Parameters used are as follows: in the absence of an experimental measurement, the vertical DMOAP anchoring coefficient was chosen by setting the dimensionless parameter \(\Gamma =W\lambda /{K}_{1}=1\) yielding \(W=3.15\times 1{0}^{-4}\ {\mathrm{J}}{{\mathrm{m}}}^{-2}\), which corresponds to strong anchoring; this is the same order of magnitude to the measurement of \(W=1\times 1{0}^{-4}\ {\mathrm{J}}{{\mathrm{m}}}^{-2}\) for 8OCB in DMOAP38. In addition, calculations were repeated for values of \({W}_{{\mathrm{DMOAP}}}\) in the range \(1-10\times 1{0}^{-4}\ {\mathrm{J}}{{\mathrm{m}}}^{-2}\) and found not to perturb the calculated structures, and hence the measured value of \({K}_{24}\) significantly. For \(SU8\) anchoring coefficients on the interval \(W=[3,32]\ \upmu{\mathrm{J}}/{{\mathrm{m}}}^{2}\) are used, spanning a similar range to experimental measurements of 5CB alignment on other surfaces that promote weak zenithal anchoring such as weakly rubbed nylon39,40, photoalignment layerss39, rubbed polyimide41, and silicon oxide42 (see Supplementary Table 1). We also note that no evidence of elastic instabilities that might occur for sufficiently weak anchoring were observed. Experimentally measured liquid crystal elastic constants are used based on room temperature36: for 5CB, \({K}_{1}=6.3\ {\mathrm{pN}}\), \({K}_{2}=4.3\ {\mathrm{pN}}\), \({K}_{3}=9.6\ {\mathrm{pN}}\) are used; for 8CB \({K}_{1}=7.1\ {\mathrm{pN}}\), \({K}_{2}=3.3\ {\mathrm{pN}}\), \({K}_{3}=10.7\ {\mathrm{pN}}\). For both materials, \({K}_{24}\) is varied over the entire interval allowed by the Ericksen inequalities.

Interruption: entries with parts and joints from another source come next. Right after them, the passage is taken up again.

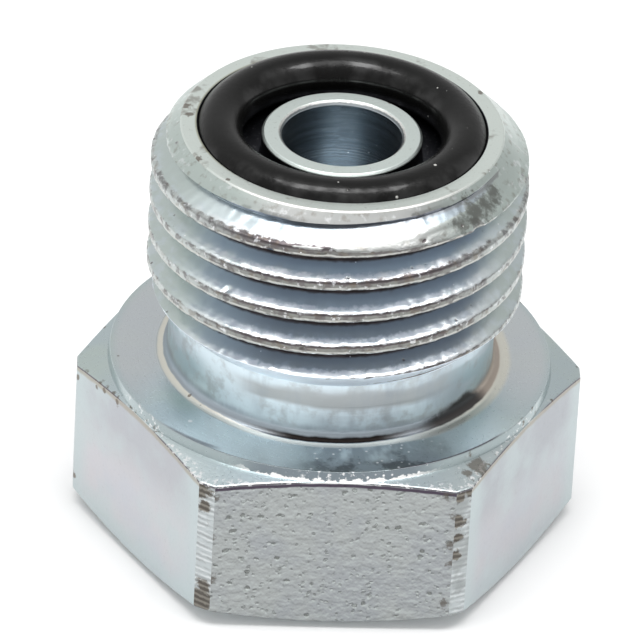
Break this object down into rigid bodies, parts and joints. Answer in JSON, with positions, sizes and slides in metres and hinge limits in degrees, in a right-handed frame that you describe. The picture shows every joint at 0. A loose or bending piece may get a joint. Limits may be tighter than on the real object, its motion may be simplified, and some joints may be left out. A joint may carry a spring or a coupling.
{
  "type": "threaded plug",
  "caption": "Steel face-seal plug for a hydraulic line: hexagon head, plain neck, male thread, and an O-ring in a captive groove of the end face.",
  "frame": {"origin": "centre of the flat closed end of the hexagon head, on which the plug stands", "axes": "+Z along the thread's axis towards the sealing face, +Y out of one wrench flat, two of the six corners on the X axis"},
  "size_m": [0.0192, 0.017, 0.0174],
  "materials": {
    "plated_steel": "zinc plated with a clear bluish passivation, turned marks, small brown stains",
    "nitrile_rubber": "black, slightly oily, with dust specks"
  },
  "bodies": {
    "root": {"plug_body": "plated_steel", "o_ring": "nitrile_rubber"}
  },
  "joints": []
}
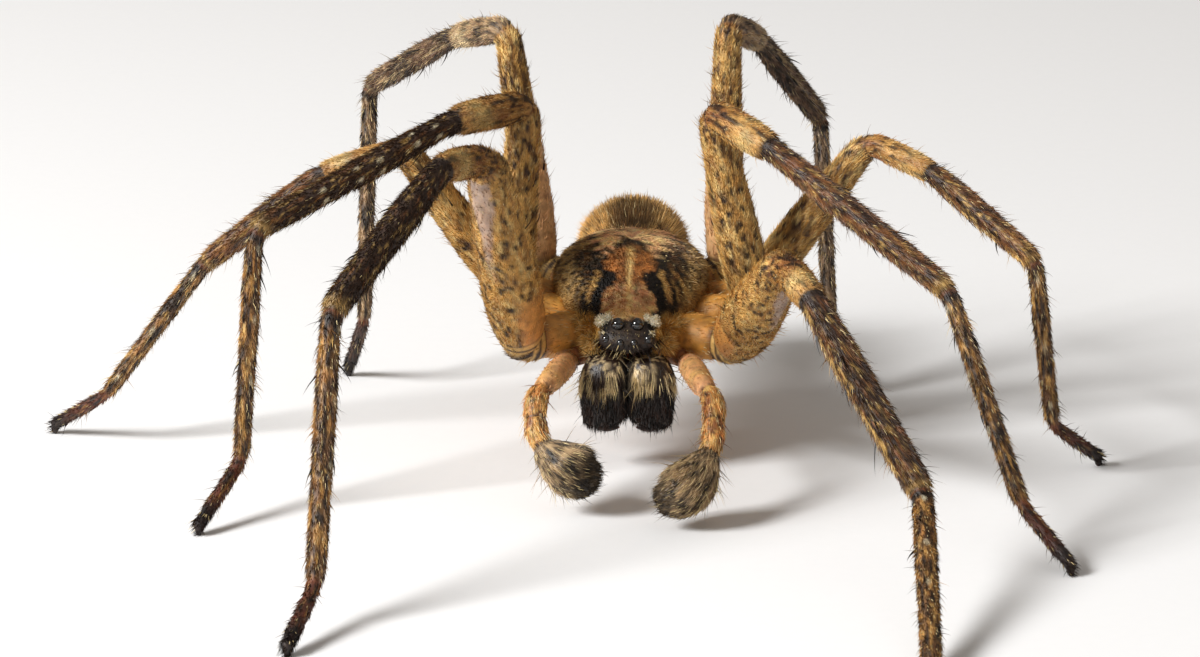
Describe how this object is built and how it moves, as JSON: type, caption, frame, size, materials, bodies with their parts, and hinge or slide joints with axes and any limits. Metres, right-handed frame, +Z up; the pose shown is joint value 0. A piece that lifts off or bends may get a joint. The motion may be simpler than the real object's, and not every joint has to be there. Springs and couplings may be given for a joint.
{
  "type": "dried spider specimen",
  "caption": "Dried long-legged hairy spider set in a standing pose on its own feet, a natural history specimen for a shelf, case or table",
  "frame": {"origin": "middle of the specimen's footprint box, on the surface that its feet stand on", "axes": "+Z up, the spider faces -Y, +X is the spider's own left"},
  "size_m": [0.0324, 0.0341, 0.0129],
  "materials": {
    "body_cuticle": "dry cuticle with short fur, orange-brown shield with dark bands",
    "abdomen_cuticle": "dry soft skin under tan and olive-black bristles",
    "jaw_cuticle": "hard dark cuticle with cream hair on its upper half",
    "palp_cuticle": "orange and cream cuticle with grey-brown hair on the bulbs",
    "leg_cuticle": "mottled cream and dark brown hairy cuticle"
  },
  "bodies": {
    "root": {"cephalothorax": "body_cuticle", "abdomen": "abdomen_cuticle", "chelicera_left": "jaw_cuticle", "chelicera_right": "jaw_cuticle", "palp_left": "palp_cuticle", "palp_right": "palp_cuticle", "leg_1_left": "leg_cuticle", "leg_1_right": "leg_cuticle", "leg_2_left": "leg_cuticle", "leg_2_right": "leg_cuticle", "leg_3_left": "leg_cuticle", "leg_3_right": "leg_cuticle", "leg_4_left": "leg_cuticle", "leg_4_right": "leg_cuticle"}
  },
  "joints": []
}
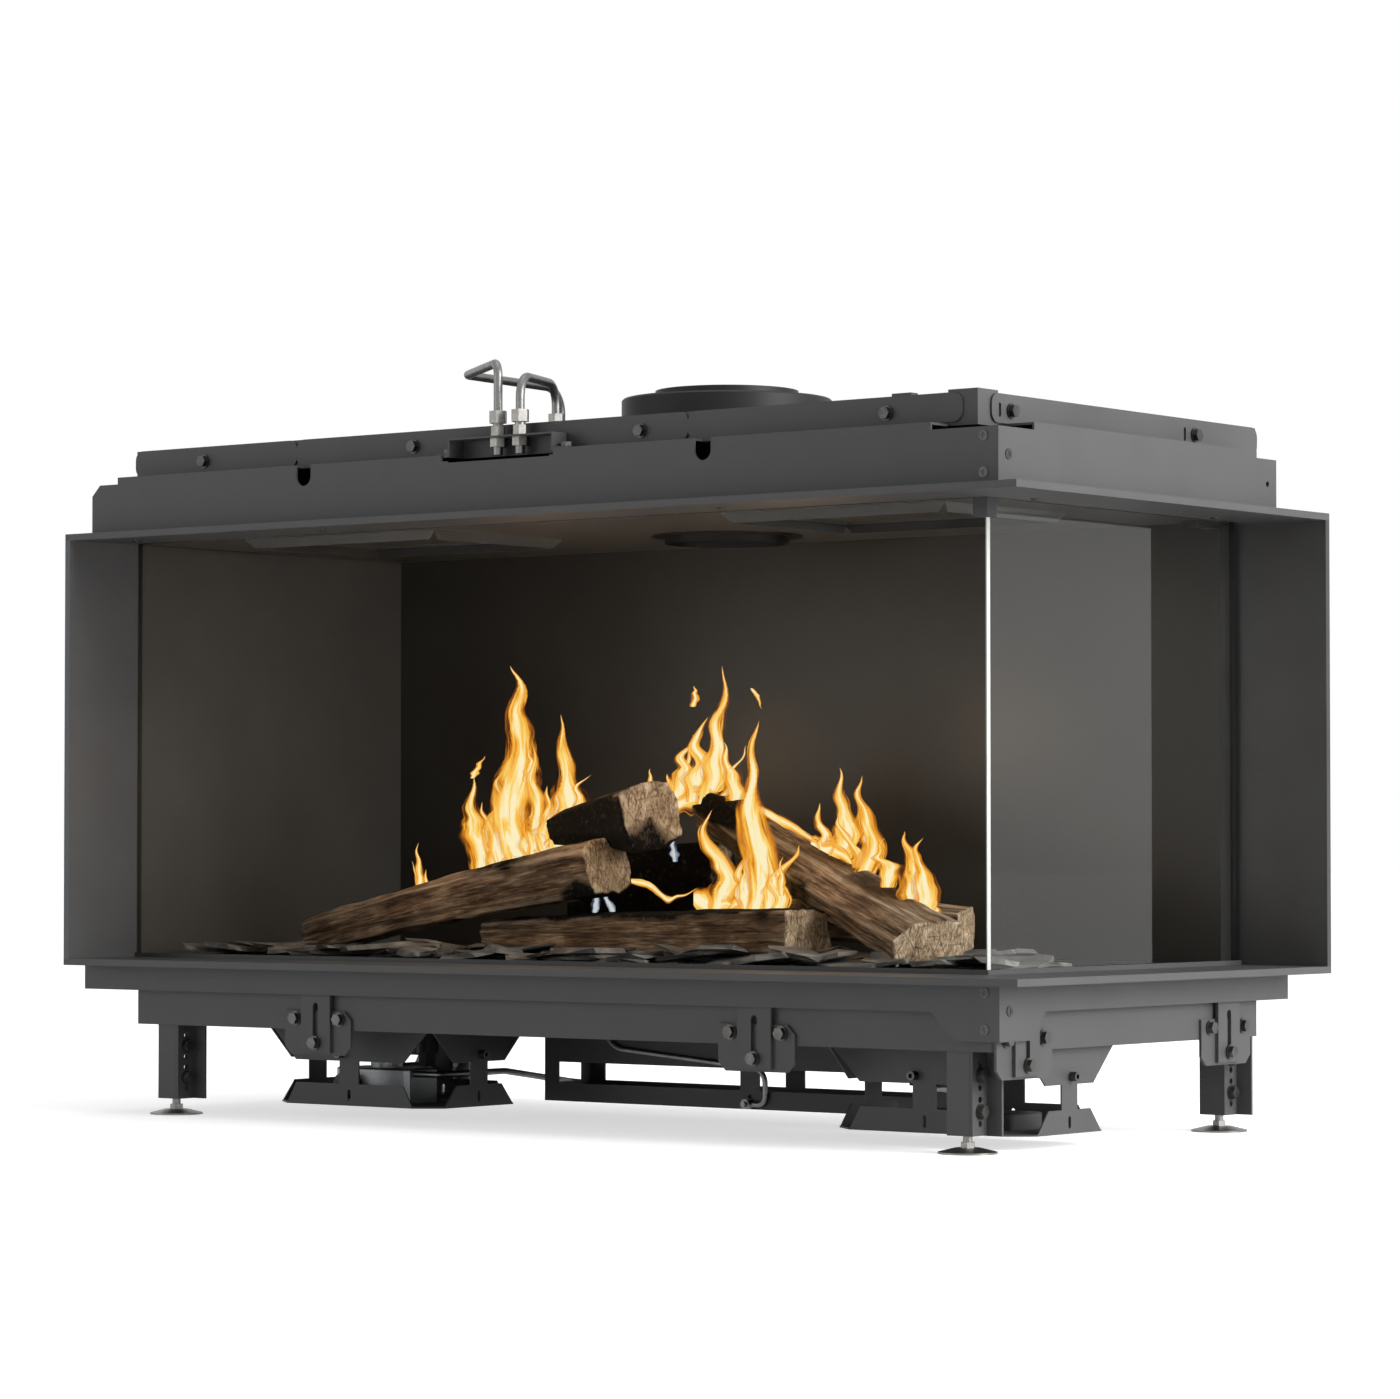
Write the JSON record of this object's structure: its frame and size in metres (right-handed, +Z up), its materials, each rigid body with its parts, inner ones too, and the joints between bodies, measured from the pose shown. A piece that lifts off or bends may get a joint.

The energy is minimized by a gradient descent scheme with line searches and adaptive step size and the process repeated until the energy converges to the relative change per iteration is <\(1{0}^{-6}\). Sample configurations, broken down by splay, twist and bend energy are displayed in Supplementary Figs. 2 and 3.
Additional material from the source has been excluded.